Montage Technology Group (NASDAQ:MONT) shares have rebounded strongly since accusations of fraud surfaced in February. The bounce has been driven by the announcement of a potential acquisition by Chinese state-owned enterprise Shanghai Pudong Research & Technology Investment Co for $21.50. At $20.02, Montage shares trade at less than a 7% discount to the offering price. While this may seem relatively high for merger arbitrage, given 1) the seriousness of the allegations (2) the non-binding nature of the proposed offer and (3) the strange circumstances surrounding this set of transactions (Montage came public in just $10 in September 2013, did an early secondary in January 2014 which included insider sales at $21, and now claims to have an offer to go private at $21.50) I think there is a very good chance that this deal will not be completed. In the event that the transaction is not completed, I think that shares could fall 25-50%. A 25% fall would put shares back in the $15 range at which they were trading prior to the offer. However, as we saw with Ebix Inc (NASDAQ:EBIX), shares fell nearly 50% after Goldman Sachs retracted it's buyout offer (which was also launched after fraud allegations had been made). It is also worth noting that today Montage has announced that the filing of it's form 10-K will be delayed.

Angie's List (NASDAQ:ANGI) is a short for a number of reasons including: 1) a business model which has proven to be a failure, having generated losses for 18 straight years (2) a high valuation at 3x trailing revenue (3) an increasingly difficult competitive environment marked by new entrants like eBay and Thumbtack as well as intense competition from Homeadvisor.

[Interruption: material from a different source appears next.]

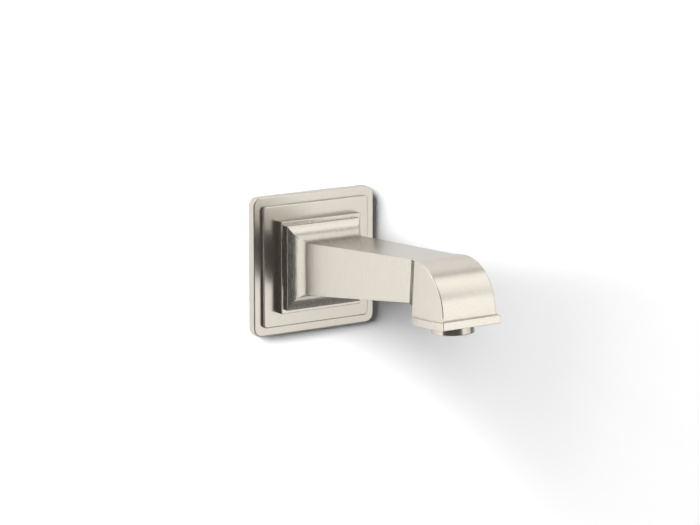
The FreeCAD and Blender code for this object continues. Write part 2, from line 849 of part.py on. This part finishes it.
def make_waterway_inlet():
    """Socket that takes the adapter, with a second socket in front that takes the sloping tube."""
    rear = cylinder("inlet_socket", size("socket_radius"), size("socket_end") - size("socket_start"))
    along_wall_axis(rear, size("socket_start"))
    overlap = size("inlet_overlap")
    front = cylinder("tube_socket", size("tube_socket_radius"), size("tube_socket_end") + overlap)
    along_tube(front, -overlap)
    solid = join("MultiFuse", "inlet_solid", [rear, front])

    bore = cylinder("inlet_socket_bore", size("socket_bore"), size("socket_bore_end") - size("socket_start"))
    along_wall_axis(bore, size("socket_start"))
    overlap = overlap * 2
    passage = cylinder("inlet_passage", size("tube_bore"), size("tube_start") + overlap)
    along_tube(passage, -overlap)
    seat = cylinder("tube_seat", size("tube_socket_bore"), size("tube_socket_end") - size("tube_start"))
    along_tube(seat, size("tube_start"))
    nodes.append(cut_each("waterway_inlet", solid, [bore, passage, seat]))


def tube_ring_distances():
    gap = size("tube_ring_gap")
    return {"inlet": size("tube_start") + gap, "outlet": size("tube_end") - gap}


def make_tube():
    """Straight tube up the arm, with a groove and a rubber ring near each end."""
    body = new_body("waterway_tube")
    outer, inner, floor = size("tube_radius"), size("tube_bore"), size("tube_groove_radius")
    outline = [(inner, size("tube_start")), (outer, size("tube_start"))]
    for distance in tube_ring_distances().values():
        low = distance - size("tube_groove_width") / 2
        high = distance + size("tube_groove_width") / 2
        outline += [(outer, low), (floor, low), (floor, high), (outer, high)]
    outline += [(outer, size("tube_end")), (inner, size("tube_end"))]
    turn(body, outline)
    along_tube(body, ZERO)
    nodes.append(body)
    centre, section = size("tube_ring_centre"), size("tube_ring_section")
    for name, distance in tube_ring_distances().items():
        ring = torus_body(f"tube_o_ring_{name}", centre, section, distance)
        along_tube(ring, ZERO)
        nodes.append(ring)


def make_elbow():
    """Outlet elbow: the tube's socket, a turn down, and a threaded barrel for the aerator."""
    centre, start = size("elbow_centre"), size("elbow_socket_start")
    socket = along_tube(cylinder("elbow_socket", size("elbow_radius"), centre - start), start)
    neck_length = size("neck_height") - size("barrel_end") + 1
    neck = cylinder("elbow_neck", size("neck_radius"), neck_length)
    on_outlet(neck, ZERO, ZERO, size("barrel_end") - 1)
    barrel = cylinder("elbow_barrel", size("barrel_radius"), size("barrel_end") - size("barrel_start"))
    on_outlet(barrel, ZERO, ZERO, size("barrel_start"))
    ear_sketch = doc.addObject("Sketcher::SketchObject", "ear_outline")
    on_outlet(ear_sketch, ZERO, ZERO, size("barrel_start"))
    draw_block(ear_sketch, size("ear_half"), size("ear_front"), size("ear_back"), size("cover_corner"))
    upright = ear_sketch.Placement.Rotation.multVec(UP)
    ears = extrude("elbow_ears", ear_sketch, upright, size("ear_thickness"))
    solid = join("MultiFuse", "elbow_solid", [socket, neck, barrel, ears])

    seat = cylinder("elbow_seat", size("tube_socket_bore"), size("tube_end") - start)
    along_tube(seat, start)
    wall = size("elbow_wall")
    passage = cylinder("elbow_run", size("elbow_passage"), centre - size("tube_end") - wall)
    along_tube(passage, size("tube_end"))
    drop = cylinder("elbow_drop", size("neck_bore"), size("neck_height") - size("barrel_end") - wall)
    on_outlet(drop, ZERO, ZERO, size("barrel_end"))
    throat = cylinder("elbow_throat", size("barrel_throat"), size("barrel_end") - size("barrel_seat"))
    on_outlet(throat, ZERO, ZERO, size("barrel_seat"))
    thread = cylinder("elbow_thread", size("barrel_bore"), size("barrel_seat") - size("barrel_start"))
    on_outlet(thread, ZERO, ZERO, size("barrel_start"))
    holes = []
    for name, side in (("left", -1), ("right", 1)):
        hole = cylinder(f"ear_hole_{name}", size("screw_clearance"), size("ear_thickness"))
        holes.append(on_outlet(hole, size("screw_half") * side, -size("screw_back"), size("barrel_start")))
    tools = [seat, passage, drop, throat, thread, *holes]
    nodes.append(cut_each("outlet_elbow", solid, tools))


# ---------------------------------------------------------------- cover, screws, aerator


def make_cover():
    """Plate that closes the hood from below, round the aerator."""
    body = new_body("outlet_cover")
    outline = body_sketch(body, "XY_Plane", size("cover_start"))
    draw_block(outline, size("cover_half"), -size("cover_front"), size("cover_back"), size("cover_corner"))
    draw_circle(outline, 0, 0, size("cover_hole"))
    for side in (-1, 1):
        draw_circle(outline, size("screw_half") * side, size("screw_back"), size("screw_clearance"))
    pad(body, outline, size("cover_thickness"))
    along_outlet(body)
    nodes.append(body)


def make_cover_screws():
    """Two pan-head screws, as separate solids of one node."""
    screws = []
    for name, side in (("left", -1), ("right", 1)):
        body = new_body(f"cover_screw_{name}")
        head_bottom = size("cover_start") - size("screw_head")
        turn(body, [
            (0, head_bottom), (size("screw_head_radius"), head_bottom),
            (size("screw_head_radius"), size("cover_start")), (size("screw_radius"), size("cover_start")),
            (size("screw_radius"), size("screw_length")), (0, size("screw_length")),
        ])
        slot = body_sketch(body, "XY_Plane", head_bottom)
        draw_block(slot, size("screw_head_radius"), -size("screw_slot_half"), size("screw_slot_half"))
        pocket(body, slot, size("screw_head") / 2)
        screws.append(on_outlet(body, size("screw_half") * side, -size("screw_back"), ZERO))
    doc.recompute()
    group = doc.addObject("Part::Compound", "cover_screws")
    group.Label = "cover_screws"
    group.Links = screws
    nodes.append(group)


def grid_places(rings, pitch):
    """Centres of a honeycomb of holes: rows of a triangular grid, out to a number of rings."""
    places = []
    for row in range(-rings, rings + 1):
        count = 2 * rings + 1 - abs(row)
        for step in range(count):
            x = pitch * (step - (count - 1) / 2)
            places.append((x, pitch * (row * math.sqrt(3) / 2)))
    return places


def make_disc(label, start, height, places, hole):
    """A round insert with through holes, in the aerator."""
    body = new_body(label)
    outline = body_sketch(body, "XY_Plane", start)
    draw_circle(outline, 0, 0, size("insert_radius"))
    for x, y in places:
        draw_circle(outline, x, y, hole)
    pad(body, outline, height)
    along_outlet(body)
    nodes.append(body)


def make_aerator():
    """Threaded housing that hangs below the lip, its inserts, and the washer that seals it."""
    body = new_body("aerator_housing")
    bottom, top = -size("flange_drop"), size("flange_top")
    chamfer, flange = size("flange_chamfer"), size("flange_radius")
    shelf = bottom + size("flange_lip_height")
    turn(body, [
        (size("flange_lip"), bottom), (flange - chamfer, bottom), (flange, bottom + chamfer),
        (flange, top - chamfer), (flange - chamfer, top), (size("thread_radius"), top),
        (size("thread_radius"), size("thread_top")), (size("housing_bore"), size("thread_top")),
        (size("housing_bore"), shelf), (size("flange_lip"), shelf),
    ])
    along_outlet(body)
    nodes.append(body)

    comb = grid_places(STRAIGHTENER_RINGS, size("straightener_pitch"))
    make_disc("aerator_straightener", shelf, size("straightener_height"), comb, size("straightener_hole"))
    screen_start = shelf + size("straightener_height") + size("screen_gap")
    mesh = grid_places(SCREEN_RINGS, size("screen_pitch"))
    make_disc("aerator_screen", screen_start, size("screen_height"), mesh, size("screen_hole"))
    jet_start = screen_start + size("screen_height") + size("jet_gap")
    jets = []
    for step in range(JET_COUNT):
        angle = 2 * math.pi * step / JET_COUNT
        jets.append((size("jet_ring_radius") * math.cos(angle), size("jet_ring_radius") * math.sin(angle)))
    make_disc("aerator_jet_disc", jet_start, size("jet_height"), jets, size("jet_hole"))

    washer = new_body("aerator_washer")
    turn(washer, [
        (size("washer_inner"), size("washer_start")), (size("washer_outer"), size("washer_start")),
        (size("washer_outer"), size("washer_end")), (size("washer_inner"), size("washer_end")),
    ])
    along_outlet(washer)
    nodes.append(washer)


def make_set_screw():
    """Socket set screw that locks the spout to the adapter, from below."""
    body = new_body("set_screw")
    tip = -(size("lock_groove_radius") + size("set_screw_play"))
    bottom = tip - size("set_screw_length")
    radius, cone = size("set_screw_radius"), size("set_screw_radius") / 3
    turn(body, [(0, bottom), (radius, bottom), (radius, tip - cone), (radius - cone, tip), (0, tip)])
    key = body_sketch(body, "XY_Plane", bottom)
    across = size("set_screw_key")
    turns = [math.radians(60 * k) for k in range(6)]
    hexagon = [(across * math.cos(a), across * math.sin(a)) for a in turns]
    draw(key, hexagon)
    pocket(body, key, size("set_screw_key_depth"))
    place(body, (0, -size("lock_reach"), 0))
    nodes.append(body)


# ---------------------------------------------------------------- build, check, write

make_escutcheon()
make_gaskets()
make_spout_shell()
make_adapter()
make_waterway_inlet()
make_tube()
make_elbow()
make_cover()
make_cover_screws()
make_aerator()
make_set_screw()
doc.recompute()

for item in doc.Objects:
    if "Invalid" in item.State or "Error" in item.State:
        raise RuntimeError(f"{item.Name} failed: {item.State}")
for item in nodes:
    if item.Shape.isNull() or not item.Shape.isValid():
        raise RuntimeError(f"{item.Label} has no valid shape")

os.makedirs("parts", exist_ok=True)
for item in nodes:
    item.Shape.exportStep(f"parts/{item.Label}.step")
    box = item.Shape.BoundBox
    print(f"{item.Label}: {len(item.Shape.Solids)} solid(s), {item.Shape.Volume:.1f} mm3, "
          f"x {box.XMin:.2f} to {box.XMax:.2f}, y {box.YMin:.2f} to {box.YMax:.2f}, "
          f"z {box.ZMin:.2f} to {box.ZMax:.2f}")
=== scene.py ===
import bpy
import math
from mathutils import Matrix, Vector

# Wall mounted bath spout in warm satin nickel, on a white wall. Metres, in the frame of the CAD:
# +Z up, the wall in the plane y = 0, and the spout reaching out along -Y.

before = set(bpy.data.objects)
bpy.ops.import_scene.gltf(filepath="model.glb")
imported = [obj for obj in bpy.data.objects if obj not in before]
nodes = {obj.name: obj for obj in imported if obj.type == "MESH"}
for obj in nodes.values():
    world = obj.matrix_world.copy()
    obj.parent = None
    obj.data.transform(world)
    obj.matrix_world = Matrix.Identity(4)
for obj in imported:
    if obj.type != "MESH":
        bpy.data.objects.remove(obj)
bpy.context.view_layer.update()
scene = bpy.context.scene


# ---------------------------------------------------------------- node helpers


def new_material(name):
    material = bpy.data.materials.new(name)
    material.use_nodes = True
    tree = material.node_tree
    tree.nodes.clear()
    return material, Graph(tree)


class Graph:
    """Short names for making and joining shader nodes."""

    def __init__(self, tree):
        self.tree = tree

    def add(self, kind, settings=None, **inputs):
        node = self.tree.nodes.new(kind)
        for key, value in (settings or {}).items():
            setattr(node, key, value)
        for key, value in inputs.items():
            numbered = key[0] == "i" and key[1:].isdigit()
            self.feed(node.inputs[int(key[1:]) if numbered else key], value)
        return node

    def feed(self, socket, value):
        if isinstance(value, bpy.types.NodeSocket):
            self.tree.links.new(value, socket)
        else:
            socket.default_value = value

    def math(self, operation, a, b=0.0):
        return self.add("ShaderNodeMath", {"operation": operation}, i0=a, i1=b).outputs[0]

    def weigh(self, a, share_a, b, share_b):
        """The sum of two values, each times its share."""
        return self.math("ADD", self.math("MULTIPLY", a, share_a), self.math("MULTIPLY", b, share_b))

    def stretch(self, scale):
        """The object's own coordinates, stretched."""
        place = self.add("ShaderNodeTexCoord").outputs["Object"]
        return self.add("ShaderNodeMapping", None, Vector=place, Scale=scale).outputs[0]

    def noise(self, vector, scale, detail=3.0, rough=0.5):
        node = self.add("ShaderNodeTexNoise", None, Vector=vector, Scale=scale, Detail=detail)
        node.inputs["Roughness"].default_value = rough
        return node.outputs["Fac"]

    def spread(self, value, low, high, to_low, to_high):
        """Maps low..high to to_low..to_high, and holds the ends."""
        node = self.add("ShaderNodeMapRange", None, Value=value)
        limits = {"From Min": low, "From Max": high, "To Min": to_low, "To Max": to_high}
        for key, number in limits.items():
            node.inputs[key].default_value = number
        return node.outputs["Result"]

    def blend(self, fac, a, b):
        """A colour mix: the Mix node keeps its colours at inputs 6 and 7, and its result at output 2."""
        return self.add("ShaderNodeMix", {"data_type": "RGBA"}, i0=fac, i6=a, i7=b).outputs[2]

    def output(self, shader):
        self.add("ShaderNodeOutputMaterial", None, Surface=shader)


BRUSH_LINES = 2900.0  # brush lines per metre, across the brushing
BRUSH_STRETCH = 0.02  # scale along the brushing, against 1 across it
BRUSH_BUMP = 0.003
CLOUD_SCALE = 14.0
EDGE_RADIUS = 0.0003
BUMP_DEPTH = 0.0002
TONE_LOW, TONE_HIGH = 0.3, 0.7  # the part of the noise's range that the colours are spread over
ROUGHNESS_CHANGE = 0.01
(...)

While Angie's List has fallen 35% from it's 2014 intraday high, I believe that the company is still significantly overvalued. I suspect that Angie's List may miss first quarter subscriber estimates given aggressive recent promotions. Toward the end of 1Q, members were able to receive $65 in merchandise certificates for referring new customers even though these new customers were able to sign up for heavily discounted plans - in some cases just $13 per member per year. Given that Angie's List has a 25% churn rate, the average membership length of a new subscriber is 4 years. At a $10-15 per year subscription fee, this is highly uneconomic. Ultimately, I think Angie's List will sell for less than 1x revenue or below $4/share.

While brokers continue to tout shares of the aforementioned companies, it is important to remember that their interests are be widely divergent from those of shareholders. As such, I urge readers to do their own independent research.

Disclosure: I am short ANGI, LDRH, MONT. I wrote this article myself, and it expresses my own opinions. I am not receiving compensation for it (other than from Seeking Alpha). I have no business relationship with any company whose stock is mentioned in this article.